■ Written instruction ■
Repeat the whole of the data, keeping every detail the same.

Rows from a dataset
====
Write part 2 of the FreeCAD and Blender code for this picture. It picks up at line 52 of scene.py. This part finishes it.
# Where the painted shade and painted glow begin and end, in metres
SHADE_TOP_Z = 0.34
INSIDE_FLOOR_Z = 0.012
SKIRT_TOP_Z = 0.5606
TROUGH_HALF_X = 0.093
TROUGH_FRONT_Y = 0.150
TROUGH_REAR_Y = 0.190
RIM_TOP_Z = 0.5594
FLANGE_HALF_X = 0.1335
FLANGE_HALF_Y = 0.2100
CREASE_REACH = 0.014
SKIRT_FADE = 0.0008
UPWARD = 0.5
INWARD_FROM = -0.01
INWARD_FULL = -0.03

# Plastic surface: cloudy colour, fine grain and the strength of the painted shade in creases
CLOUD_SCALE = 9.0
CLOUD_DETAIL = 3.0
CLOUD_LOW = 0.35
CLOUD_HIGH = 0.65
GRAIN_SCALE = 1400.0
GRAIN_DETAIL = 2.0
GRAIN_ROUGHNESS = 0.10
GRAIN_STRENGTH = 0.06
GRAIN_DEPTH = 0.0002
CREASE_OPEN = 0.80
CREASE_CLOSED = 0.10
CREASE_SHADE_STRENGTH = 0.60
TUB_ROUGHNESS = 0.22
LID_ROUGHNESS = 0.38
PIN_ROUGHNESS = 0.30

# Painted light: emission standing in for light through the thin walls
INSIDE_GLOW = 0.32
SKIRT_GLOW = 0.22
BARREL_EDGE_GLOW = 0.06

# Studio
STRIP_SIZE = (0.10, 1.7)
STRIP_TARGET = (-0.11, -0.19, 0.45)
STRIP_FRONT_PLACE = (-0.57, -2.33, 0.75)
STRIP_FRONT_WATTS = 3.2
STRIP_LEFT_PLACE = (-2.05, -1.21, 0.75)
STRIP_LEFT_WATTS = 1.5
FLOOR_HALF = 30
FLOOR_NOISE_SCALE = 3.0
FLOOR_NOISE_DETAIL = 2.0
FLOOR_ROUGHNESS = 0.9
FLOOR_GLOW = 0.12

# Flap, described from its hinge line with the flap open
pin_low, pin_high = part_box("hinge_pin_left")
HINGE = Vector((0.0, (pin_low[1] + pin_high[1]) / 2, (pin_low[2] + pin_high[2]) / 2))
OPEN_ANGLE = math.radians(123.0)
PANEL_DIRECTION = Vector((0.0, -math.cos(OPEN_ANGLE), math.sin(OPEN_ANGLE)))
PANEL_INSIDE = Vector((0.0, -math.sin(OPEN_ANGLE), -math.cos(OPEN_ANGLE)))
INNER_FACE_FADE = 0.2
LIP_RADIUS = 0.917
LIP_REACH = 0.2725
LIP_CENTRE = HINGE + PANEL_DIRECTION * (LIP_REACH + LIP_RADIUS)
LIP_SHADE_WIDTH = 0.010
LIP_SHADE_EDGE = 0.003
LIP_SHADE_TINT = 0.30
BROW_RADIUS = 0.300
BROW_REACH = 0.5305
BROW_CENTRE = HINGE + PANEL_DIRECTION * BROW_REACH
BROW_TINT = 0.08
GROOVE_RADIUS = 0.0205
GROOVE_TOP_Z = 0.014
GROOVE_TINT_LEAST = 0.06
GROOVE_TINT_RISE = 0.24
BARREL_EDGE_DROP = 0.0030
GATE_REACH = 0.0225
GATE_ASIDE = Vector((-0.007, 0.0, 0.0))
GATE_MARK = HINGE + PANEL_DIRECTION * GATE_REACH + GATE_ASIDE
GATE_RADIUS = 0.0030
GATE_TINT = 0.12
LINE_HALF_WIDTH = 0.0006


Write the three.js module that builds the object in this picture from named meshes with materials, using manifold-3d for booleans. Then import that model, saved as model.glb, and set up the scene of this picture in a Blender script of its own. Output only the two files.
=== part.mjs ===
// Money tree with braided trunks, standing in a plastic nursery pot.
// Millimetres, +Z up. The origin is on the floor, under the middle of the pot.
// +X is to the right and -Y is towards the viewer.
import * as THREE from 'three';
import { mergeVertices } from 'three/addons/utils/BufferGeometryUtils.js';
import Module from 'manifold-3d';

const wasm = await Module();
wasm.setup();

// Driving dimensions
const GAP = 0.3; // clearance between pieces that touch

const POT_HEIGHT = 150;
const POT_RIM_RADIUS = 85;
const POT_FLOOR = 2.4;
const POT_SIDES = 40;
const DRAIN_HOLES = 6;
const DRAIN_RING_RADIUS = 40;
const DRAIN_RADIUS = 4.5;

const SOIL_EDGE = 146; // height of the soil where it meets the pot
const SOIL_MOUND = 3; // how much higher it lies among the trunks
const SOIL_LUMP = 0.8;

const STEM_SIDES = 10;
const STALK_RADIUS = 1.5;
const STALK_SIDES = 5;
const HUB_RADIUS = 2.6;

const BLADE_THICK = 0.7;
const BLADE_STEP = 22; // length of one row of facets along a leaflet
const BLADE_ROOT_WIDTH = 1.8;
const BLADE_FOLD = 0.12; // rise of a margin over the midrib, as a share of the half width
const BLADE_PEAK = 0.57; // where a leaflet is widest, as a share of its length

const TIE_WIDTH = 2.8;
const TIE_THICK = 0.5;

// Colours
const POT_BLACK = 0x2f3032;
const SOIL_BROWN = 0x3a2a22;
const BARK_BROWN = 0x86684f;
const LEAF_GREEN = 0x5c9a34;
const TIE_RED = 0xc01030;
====
■ Response to this task ■
Write part 2 of the FreeCAD and Blender code for this picture. It picks up at line 52 of scene.py. This part finishes it.
# Where the painted shade and painted glow begin and end, in metres
SHADE_TOP_Z = 0.34
INSIDE_FLOOR_Z = 0.012
SKIRT_TOP_Z = 0.5606
TROUGH_HALF_X = 0.093
TROUGH_FRONT_Y = 0.150
TROUGH_REAR_Y = 0.190
RIM_TOP_Z = 0.5594
FLANGE_HALF_X = 0.1335
FLANGE_HALF_Y = 0.2100
CREASE_REACH = 0.014
SKIRT_FADE = 0.0008
UPWARD = 0.5
INWARD_FROM = -0.01
INWARD_FULL = -0.03

# Plastic surface: cloudy colour, fine grain and the strength of the painted shade in creases
CLOUD_SCALE = 9.0
CLOUD_DETAIL = 3.0
CLOUD_LOW = 0.35
CLOUD_HIGH = 0.65
GRAIN_SCALE = 1400.0
GRAIN_DETAIL = 2.0
GRAIN_ROUGHNESS = 0.10
GRAIN_STRENGTH = 0.06
GRAIN_DEPTH = 0.0002
CREASE_OPEN = 0.80
CREASE_CLOSED = 0.10
CREASE_SHADE_STRENGTH = 0.60
TUB_ROUGHNESS = 0.22
LID_ROUGHNESS = 0.38
PIN_ROUGHNESS = 0.30

# Painted light: emission standing in for light through the thin walls
INSIDE_GLOW = 0.32
SKIRT_GLOW = 0.22
BARREL_EDGE_GLOW = 0.06

# Studio
STRIP_SIZE = (0.10, 1.7)
STRIP_TARGET = (-0.11, -0.19, 0.45)
STRIP_FRONT_PLACE = (-0.57, -2.33, 0.75)
STRIP_FRONT_WATTS = 3.2
STRIP_LEFT_PLACE = (-2.05, -1.21, 0.75)
STRIP_LEFT_WATTS = 1.5
FLOOR_HALF = 30
FLOOR_NOISE_SCALE = 3.0
FLOOR_NOISE_DETAIL = 2.0
FLOOR_ROUGHNESS = 0.9
FLOOR_GLOW = 0.12

# Flap, described from its hinge line with the flap open
pin_low, pin_high = part_box("hinge_pin_left")
HINGE = Vector((0.0, (pin_low[1] + pin_high[1]) / 2, (pin_low[2] + pin_high[2]) / 2))
OPEN_ANGLE = math.radians(123.0)
PANEL_DIRECTION = Vector((0.0, -math.cos(OPEN_ANGLE), math.sin(OPEN_ANGLE)))
PANEL_INSIDE = Vector((0.0, -math.sin(OPEN_ANGLE), -math.cos(OPEN_ANGLE)))
INNER_FACE_FADE = 0.2
LIP_RADIUS = 0.917
LIP_REACH = 0.2725
LIP_CENTRE = HINGE + PANEL_DIRECTION * (LIP_REACH + LIP_RADIUS)
LIP_SHADE_WIDTH = 0.010
LIP_SHADE_EDGE = 0.003
LIP_SHADE_TINT = 0.30
BROW_RADIUS = 0.300
BROW_REACH = 0.5305
BROW_CENTRE = HINGE + PANEL_DIRECTION * BROW_REACH
BROW_TINT = 0.08
GROOVE_RADIUS = 0.0205
GROOVE_TOP_Z = 0.014
GROOVE_TINT_LEAST = 0.06
GROOVE_TINT_RISE = 0.24
BARREL_EDGE_DROP = 0.0030
GATE_REACH = 0.0225
GATE_ASIDE = Vector((-0.007, 0.0, 0.0))
GATE_MARK = HINGE + PANEL_DIRECTION * GATE_REACH + GATE_ASIDE
GATE_RADIUS = 0.0030
GATE_TINT = 0.12
LINE_HALF_WIDTH = 0.0006


Write the three.js module that builds the object in this picture from named meshes with materials, using manifold-3d for booleans. Then import that model, saved as model.glb, and set up the scene of this picture in a Blender script of its own. Output only the two files.
=== part.mjs ===
// Money tree with braided trunks, standing in a plastic nursery pot.
// Millimetres, +Z up. The origin is on the floor, under the middle of the pot.
// +X is to the right and -Y is towards the viewer.
import * as THREE from 'three';
import { mergeVertices } from 'three/addons/utils/BufferGeometryUtils.js';
import Module from 'manifold-3d';

const wasm = await Module();
wasm.setup();

// Driving dimensions
const GAP = 0.3; // clearance between pieces that touch

const POT_HEIGHT = 150;
const POT_RIM_RADIUS = 85;
const POT_FLOOR = 2.4;
const POT_SIDES = 40;
const DRAIN_HOLES = 6;
const DRAIN_RING_RADIUS = 40;
const DRAIN_RADIUS = 4.5;

const SOIL_EDGE = 146; // height of the soil where it meets the pot
const SOIL_MOUND = 3; // how much higher it lies among the trunks
const SOIL_LUMP = 0.8;

const STEM_SIDES = 10;
const STALK_RADIUS = 1.5;
const STALK_SIDES = 5;
const HUB_RADIUS = 2.6;

const BLADE_THICK = 0.7;
const BLADE_STEP = 22; // length of one row of facets along a leaflet
const BLADE_ROOT_WIDTH = 1.8;
const BLADE_FOLD = 0.12; // rise of a margin over the midrib, as a share of the half width
const BLADE_PEAK = 0.57; // where a leaflet is widest, as a share of its length

const TIE_WIDTH = 2.8;
const TIE_THICK = 0.5;

// Colours
const POT_BLACK = 0x2f3032;
const SOIL_BROWN = 0x3a2a22;
const BARK_BROWN = 0x86684f;
const LEAF_GREEN = 0x5c9a34;
const TIE_RED = 0xc01030;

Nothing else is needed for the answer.